Good deal man you findin that in camden


----------



## jfish

Nah Brantley


----------



## ghost8026

Oh ok.I get all mine in camden at my club on tue satilla


----------



## drippin' rock

Here is a Turpentine hack I found at a flea market.  This was the tool used to score the pine tree, resulting in the "catface" look.  This sucker weighs around 20lbs.  Couldn't imagine using this tool all day!


----------



## ghost8026

That's cool right there d like find one them to hang on the wall


----------



## jfish

1000 views.  must be others have an addiction


----------



## cotton top

My father worked for Hercules pwd co. For 30yrs. L
Pushing stumps in south georgia and Florida. I was raised on the camp in charlton do, so to say I love stump wood is is a big truth. Course it made getting fire wood an easy chore.. thanks for sharing your info. I enjoy it bsm


----------



## Anvil Head

I managed three company crews and bought for one independent while in SC out of Walterboro. Saw to it that a lot of FL headed to Brunswick on RxR gondolas back in the day.


----------



## SC Hunter

I love the smell of fat lighter. I have a buddy who's dad made him go out and dig up fat lighter stumps around their property whenever he got in trouble. There is a HUGE pile of stumps under their old barn from where he'd dug them and drug them up.


----------



## ghost8026

Idda stayd in trouble all time if that'd been my punishment


----------



## Dirtroad Johnson

I'm a fat lighter fan too, great fire starter & like to smell it.


----------



## HuntinTom

I can just about smell it looking at those pictures -- But, don't let anybody flip a cigarette butt out the window of that pickup going down the road


----------



## Dawg Tired

Yes I too am an addict,can't split a piece without sticking it to my nose for a smell


----------



## ghost8026

Few pieces I've found lately turkey huntin that I gotta go get


----------



## Razor Blade

jfish said:


> 1000 views.  must be others have an addiction



Just a bunch of them that cant admit there addiction yet. Maybe they will come around soon. Lurkers, they will come in. Admitting it is the hard part. Scott


----------



## ghost8026

Few more pieces added


----------



## JCBANJO02

OK! im an addict as well. Cant walk past a good stump without bringing it home. I seen earlier someone posted about it being worth $? how much is it worth? I might have to make it a serious hobby if I can make $ with it.


----------



## Geffellz18

JCBANJO02 said:


> OK! im an addict as well. Cant walk past a good stump without bringing it home. I seen earlier someone posted about it being worth $? how much is it worth? I might have to make it a serious hobby if I can make $ with it.
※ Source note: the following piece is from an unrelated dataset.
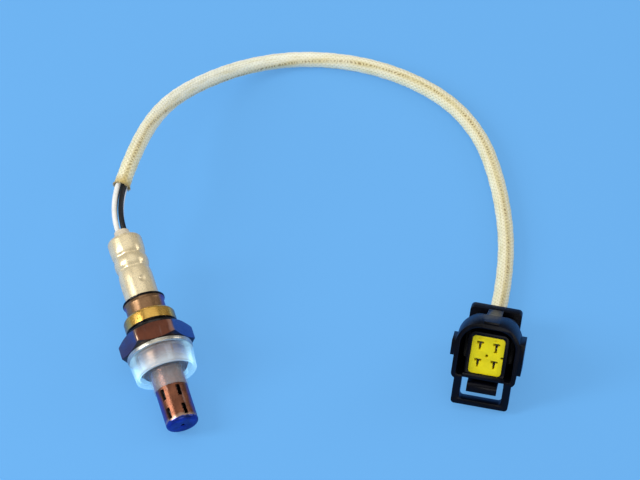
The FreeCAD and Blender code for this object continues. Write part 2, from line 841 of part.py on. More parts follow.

Not an addict here, but my dad sure is. Not sure exactly how much its worth, but my dad usually gets about $500 or so each hunting season for a pretty good mess of it. About a truck bed full or so if it were all put together. He sells it to a buddy of his that owns a convenience store as he finds it.

There's an old dead tree he's been waiting on to fall. On the wrong side of the property line, but says if it falls on his side, its about a $500 tree.


----------



## Hooked On Quack

My property is loaded with it, I just take as I need.

Love splinterin it and smellin it too !!!


----------



## tsharp

What kind of lumber that is?


----------



## ghost8026

All (heart pine)fat lighter


----------



## Gaswamp

Hooked On Quack said:


> My property is loaded with it, I just take as I need.
> 
> Love splinterin it and smellin it too !!!



me too


----------



## TNGIRL

My name is Tomi and I am a fat lighter addict....it's been one week since I busted a basket full......
The first time I ever heard or saw fat lighter was hunting back in 2009 with my Jeff. I fell totally in love......with the fat lighter!!! (and Jeff later on!!) but he'll tell you to this day, I can't go into the woods without finding and dragging some out to take back to TN!!!!
I give my friends baskets of this for Christmas!!! it is amazing stuff!!!!
this is my basket most recently busted on my hearth awaiting a fire!!!! love it.


----------



## ghost8026

pic this one up today


----------



## Flaustin1

man yall got some nice pieces.  I know of a HUGE stump on an island in a big river.  3 of us tried to get it but we couldn't budge it.  That's been 10yrs ago.  May have to venture back down that way and see if its loosened up a bit.


----------



## Pilgrim

Could y'all give me some tips on how to identify fat lighter?  Does any dead pine tree turn into it after a while?


----------



## ghost8026

No it doesn't all turn into it it depends on the sap content when the tree dies...if you live in an area with pines walk the rows and look for pieces layin or stumps it'll have a grayish color to it lots of times take a knife break a piece off and smell it to see if its fat....also I find alot in cypress ponds. .once you figure how to spot it you'll be able find it all over......yea go check the island and take u a shovel and come along and get it....I gotta few big pieces imma get soon as deer season is over


----------